Não foi a primeira homenagem recebida por Mantovani, que já havia recebido o título de Cidadão Barbarense e também uma medalha da Casa Legislativa.
Contatado pela reportagem, Mantovani informou que passaria esta segunda-feira fora de Santa Bárbara e indicou a reportagem a procurar seu advogado, Ralph Tórtima Filho.
A reportagem também foi até a residência do genro dele, Alex Zanatta, que não quis dar entrevista. Ele prestou depoimento à PF no domingo (16) em Piracicaba (SP) e negou a acusação de ofensas ao ministro.
Em Santa Bárbara, no segundo turno das eleições de 2022, 66% da população votou em Bolsonaro contra Lula. Mantovani, porém, busca afastar a pecha de bolsonarista radical em meio ao episódio com Moraes.

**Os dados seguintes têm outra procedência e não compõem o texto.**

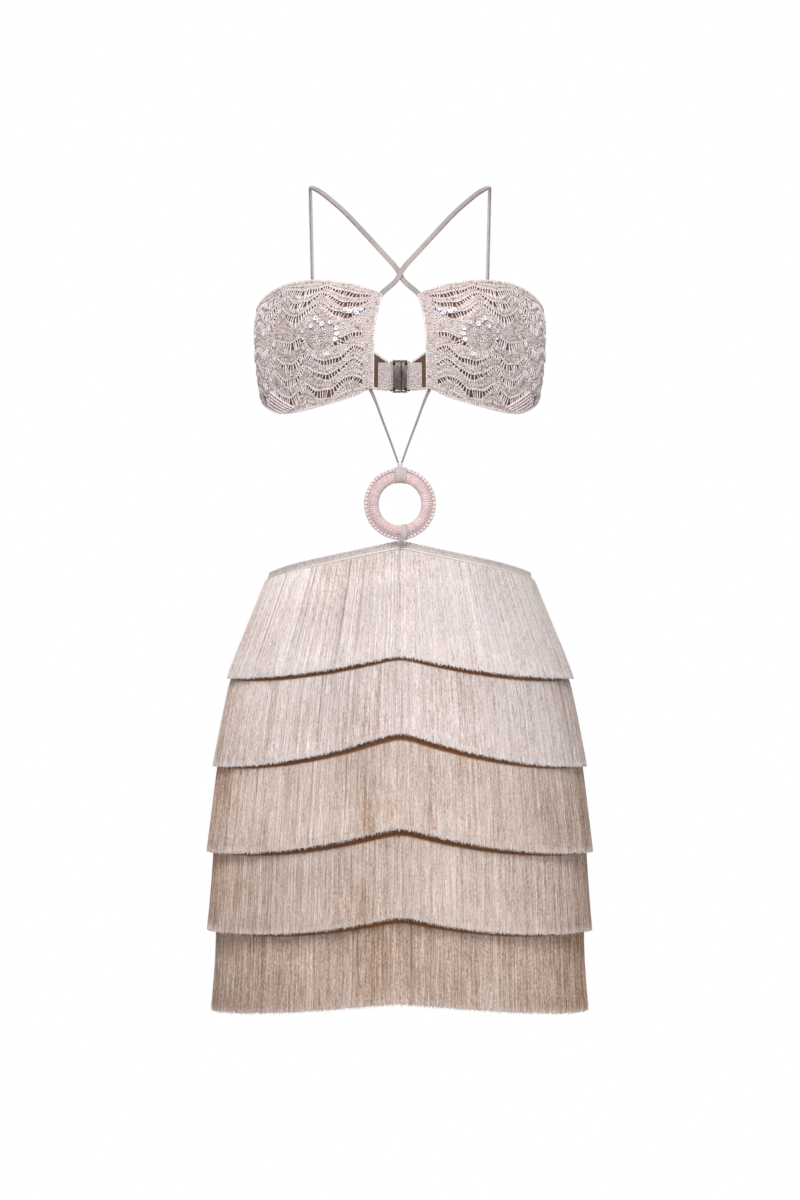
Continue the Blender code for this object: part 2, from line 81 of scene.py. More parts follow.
def add_camera():
    data = bpy.data.cameras.new("camera")
    data.lens = CAMERA_LENS
    data.clip_end = CAMERA_REACH
    camera = bpy.data.objects.new("camera", data)
    camera.location = CAMERA_PLACE
    camera.rotation_euler = (math.radians(90), 0.0, 0.0)
    bpy.context.scene.collection.objects.link(camera)
    bpy.context.scene.camera = camera


add_camera()
bpy.context.scene.view_settings.view_transform = "Standard"
print("camera", CAMERA_LENS, "mm at", CAMERA_PLACE)

# %% [markdown]
# ## The figure
# The cloth stands on a general figure, given by a few sections of the hips and the chest.  Two
# soft swellings give the cups their fullness.  The top's edges are one more table, read by the
# turn round the figure from the centre front.

# %% The figure's sections
# height, half_width, front_depth, back_depth
HIPS = (
    (-0.830, 0.1780, 0.1205, 0.1230),
    (-0.760, 0.1790, 0.1220, 0.1260),
    (-0.680, 0.1820, 0.1240, 0.1300),
    (-0.600, 0.1800, 0.1225, 0.1320),
    (-0.540, 0.1735, 0.1190, 0.1300),
    (-0.490, 0.1645, 0.1130, 0.1230),
    (-0.430, 0.1445, 0.1030, 0.1090),
    (-0.390, 0.1295, 0.0945, 0.0970),
    (-0.350, 0.1170, 0.0880, 0.0910),
)
CHEST = (
    (-0.235, 0.1315, 0.0900, 0.0900),
    (-0.217, 0.1356, 0.0925, 0.0920),
    (-0.200, 0.1389, 0.0940, 0.0935),
    (-0.180, 0.1417, 0.0950, 0.0940),
    (-0.160, 0.1430, 0.0950, 0.0940),
    (-0.140, 0.1431, 0.0940, 0.0935),
    (-0.122, 0.1413, 0.0915, 0.0925),
    (-0.095, 0.1365, 0.0870, 0.0900),
)
CUP_CENTRE_X, CUP_CENTRE_Z = 0.070, -0.158
CUP_SPREAD_X, CUP_SPREAD_Z = 0.030, 0.034
CUP_DEPTH = 0.025

# turn_in_degrees, upper_edge, lower_edge
TOP_EDGES = (
    (0, -0.1170, -0.1995),
    (7, -0.1143, -0.2030),
    (12, -0.1100, -0.2065),
    (22, -0.1036, -0.2150),
    (38, -0.1000, -0.2235),
    (52, -0.1016, -0.2278),
    (64, -0.1076, -0.2270),
    (76, -0.1162, -0.2215),
    (90, -0.1240, -0.2155),
    (120, -0.1320, -0.2080),
    (150, -0.1445, -0.2005),
    (168, -0.1585, -0.1965),
    (176, -0.1705, -0.1980),
    (180, -0.1720, -0.1980),
)
print("sections:", len(HIPS), "of the hips,", len(CHEST), "of the chest")

# %% [markdown]
# ## Reading the figure
# A smooth curve through a table's rows gives every section between them.  Whole arrays are read
# at once, because thousands of points are wanted.  Cloth lies a little off the figure, so each
# point also needs the direction that faces out there.

# %% Reading the figure
TURN_STEP, HEIGHT_STEP = 0.5, 0.0005  # degrees and metres between the points that give a slope


def read(rows, where, column):
    """A column's values at places between a table's rows, on a smooth curve."""
    rows = np.asarray(rows, float)
    at, value = rows[:, 0], rows[:, column]
    before = np.maximum(np.arange(len(at)) - 1, 0)
    after = np.minimum(np.arange(len(at)) + 1, len(at) - 1)
    slope = (value[after] - value[before]) / (at[after] - at[before])
    where = np.clip(where, at[0], at[-1])
    i = np.clip(np.searchsorted(at, where, side="right") - 1, 0, len(at) - 2)
    width = at[i + 1] - at[i]
    t = (where - at[i]) / width
    result = (2 * t**3 - 3 * t**2 + 1) * value[i] + (3 * t**2 - 2 * t**3) * value[i + 1]
    result += (t**3 - 2 * t**2 + t) * width * slope[i]
    return result + (t**3 - t**2) * width * slope[i + 1]


def mix(start, end, share):
    return start + (end - start) * share


def figure(rows, turn, height):
    """Points on the figure: turn is in degrees from centre front, towards +X."""
    turn, height = np.broadcast_arrays(turn, height)
    angle = np.radians(turn)
    depth = np.where(np.cos(angle) > 0, read(rows, height, 2), read(rows, height, 3))
    across = read(rows, height, 1) * np.sin(angle)
    return np.stack([across, -depth * np.cos(angle), height], axis=-1)


def chest(turn, height):
    points = figure(CHEST, turn, height)
    facing = np.cos(np.radians(turn))
    across = (np.abs(points[..., 0]) - CUP_CENTRE_X) / CUP_SPREAD_X
    up = (points[..., 2] - CUP_CENTRE_Z) / CUP_SPREAD_Z
    fullness = np.exp(-(across**2 + up**2) / 2)
    points[..., 1] -= CUP_DEPTH * fullness * np.maximum(facing, 0.0) ** 0.5
    return points


def hips(turn, height):
    return figure(HIPS, turn, height)


def unit(vectors):
    return vectors / np.linalg.norm(vectors, axis=-1, keepdims=True)


def measured(path):
    """How far along a path each of its points lies."""
    return np.concatenate([[0.0], np.cumsum(np.linalg.norm(np.diff(path, axis=0), axis=1))])


def length_of(path):
    return float(np.linalg.norm(np.diff(path, axis=0), axis=1).sum())


def lifted(surface, turn, height, offset):
    """Points moved out from the figure, square to it."""
    turn, height, offset = np.broadcast_arrays(turn, height, offset)
    along = surface(turn + TURN_STEP, height) - surface(turn - TURN_STEP, height)
    up = surface(turn, height + HEIGHT_STEP) - surface(turn, height - HEIGHT_STEP)
    out = unit(np.cross(along, up))
    points = surface(turn, height)
    inward = np.sum(out[..., :2] * points[..., :2], axis=-1) < 0
    out[inward] *= -1
    return points + out * offset[..., None]


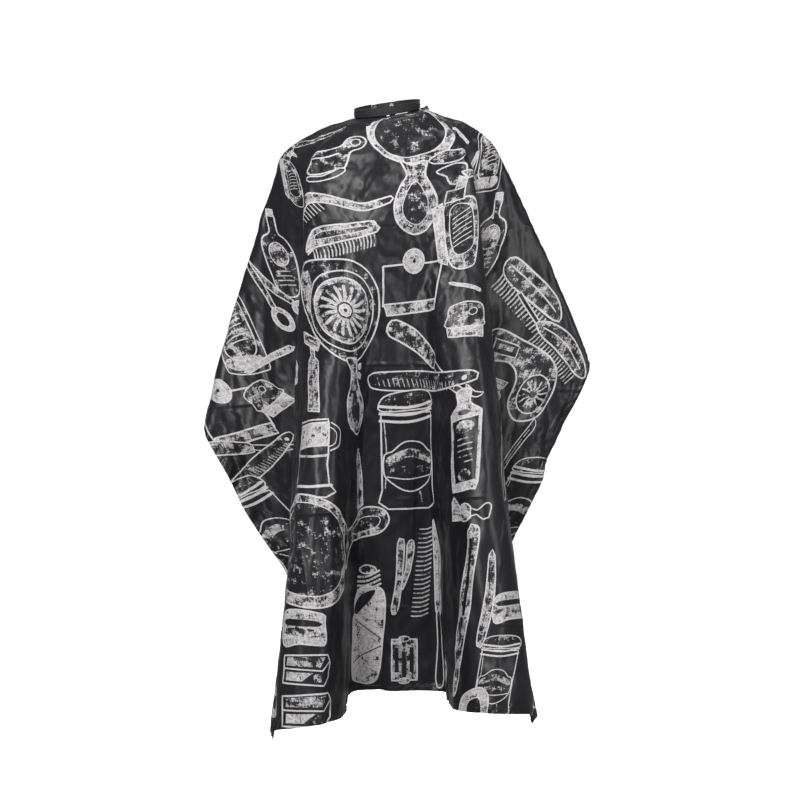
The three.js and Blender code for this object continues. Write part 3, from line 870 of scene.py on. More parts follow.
# Where each motif is printed: across, down, turn in degrees, size.
LAYOUT = [
    (razor_on_strut, -6, 268, 0, 1), (hand_mirror, 34, 370, 0, 0.95), (ringed_clamp, -86, 300, 0, 0.8),
    (tail_comb, -114, 408, 10, 1), (clothes_brush, -106, 450, -8, 1), (bowed_bottle, 123, 448, -10, 0.92),
    (framed_rosette, 42, 552, 2, 1.04), (rosette_mirror, -120, 608, 0, 1.06), (quill, 160, 567, 50, 0.65),
    (nail_block, 172, 638, -5, 0.88), (safety_razor, -203, 714, 10, 0.9), (straight_razor, 102, 712, 2, 1.06),
    (screw_jar, 26, 884, 0, 0.98), (slim_bottle, 206, 870, -9, 0.95), (shaving_mug, -246, 880, 13, 0.95),
    (tube, -88, 938, -5, 0.95), (shaving_brush, 232, 1010, -6, 0.95), (lying_mirror, -232, 1036, 7, 0.97),
    (tweezers, 10, 1146, 2, 0.95), (hair_brush, 74, 1206, 1, 1.1), (long_comb, 254, 1196, -5, 0.95),
    (nail_file, 298, 1174, -14, 0.95), (banded_bottle, -68, 1244, 2, 1.02), (blade_pack, 12, 1320, 0, 1),
    (screw_jar, 340, 1314, 2, 0.6), (soap_block, -329, 1203, 12, 0.95), (open_box, -338, 1281, 12, 1),
    (open_box, -350, 1357, 10, 1.08), (powder_puff, 304, 1374, -10, 1), (soap_block, 354, 1186, -4, 0.75),
    # beside and behind the front
    (long_comb, -152, 232, 58, 0.44), (bowed_bottle, -206, 316, 10, 0.5), (quill, 160, 249, 85, 0.5),
    (label_flask, 236, 302, -4, 0.7), (round_bottle, -292, 453, 8, 0.88), (scissors, -348, 487, -4, 0.95),
    (label_flask, -442, 585, 0, 0.88), (quill, -402, 636, 8, 1.1), (framed_rosette, -512, 733, -6, 0.95),
    (nail_block, -436, 708, -38, 0.78), (straight_razor, -506, 796, -32, 0.72),
    (screw_jar, -548, 940, -14, 0.74), (powder_puff, -300, 700, 0, 0.7),
    (round_bottle, 286, 445, -5, 0.88), (fan_comb, 411, 532, 14, 1.05),
    (handled_brush, 485, 609, 10, 0.86), (dryer, 471, 667, -12, 0.88), (powder_puff, 380, 712, 10, 0.7),
    (safety_razor, 430, 736, 0, 0.5), (curved_grip, 508, 812, -4, 0.62), (screw_jar, 552, 922, 4, 0.72),
    (nail_file, 400, 1000, 0, 0.9), (curved_grip, 330, 900, -10, 1),
    # the back
    (shaving_brush, -300, 150, 30, 0.85), (fan_comb, -420, 110, -20, 0.9), (round_bottle, -500, 250, 10, 0.9),
    (quill, -410, 330, -50, 0.8), (scissors, -500, 420, -10, 0.85), (nail_block, -520, 90, 60, 0.9),
    (tweezers, 300, 130, -30, 0.8), (shaving_mug, 400, 110, 12, 0.85), (label_flask, 510, 120, 8, 0.9),
    (scissors, 400, 280, 25, 0.95), (powder_puff, 520, 300, 0, 0.9), (safety_razor, 500, 420, -20, 0.8),
    # low at the sides
    (label_flask, 462, 1080, 0, 0.9), (round_bottle, 530, 1200, 10, 0.9), (shaving_mug, 480, 1318, 0, 0.8),
    (scissors, -460, 1110, 0, 0.9), (label_flask, -520, 1240, 0, 0.8), (powder_puff, -450, 1330, 0, 0.8),
]
REPEAT = 0.6
PRINT_GAP = 0.006
BARE_NECK = 0.009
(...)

O advogado da família afirma que Mantovani já esteve com Lula no passado e sempre teve relação de respeito com o PT.
“O ocorrido [no aeroporto] não tem qualquer conotação política”, diz. “Não houve em momento algum nada direcionado ao ministro, em momento algum eles quiseram atingir a imagem pública do ministro.”
O advogado, mais uma vez, evitou comentar a suspeita de agressão contra o filho de Moraes. Segundo ele, o assunto será tratado nesta terça, quando o empresário vai depor à PF.
De acordo com o advogado, a família está assustada com a repercussão do caso e “ciente que isso tudo logo vai ser esclarecido”.
Tórtima Filho diz que Mantovani atualmente está aposentado e se dedica principalmente a cuidar dos netos. Já a esposa dele, segundo o defensor, atua como voluntária em entidades beneficentes.
O empresário fez carreira no comando da Helifab, do ramo de bombas, que distribuía produtos da Netzsch fundada na Alemanha, que afirma ter adquirido a empresa no ano passado e que buscou se distanciar do antigo parceiro.
Segundo o grupo, Mantovani não representa mais a Netzsch. “O Grupo Netzsch claramente não se alinha com as atitudes do Sr. Roberto Mantovani e condenamos veementemente suas ações e comportamento”, diz a empresa.
Apesar disso, afirma que está “verificando se ainda existem relações comerciais ativas entre o Sr. Mantovani e a Netzsch”.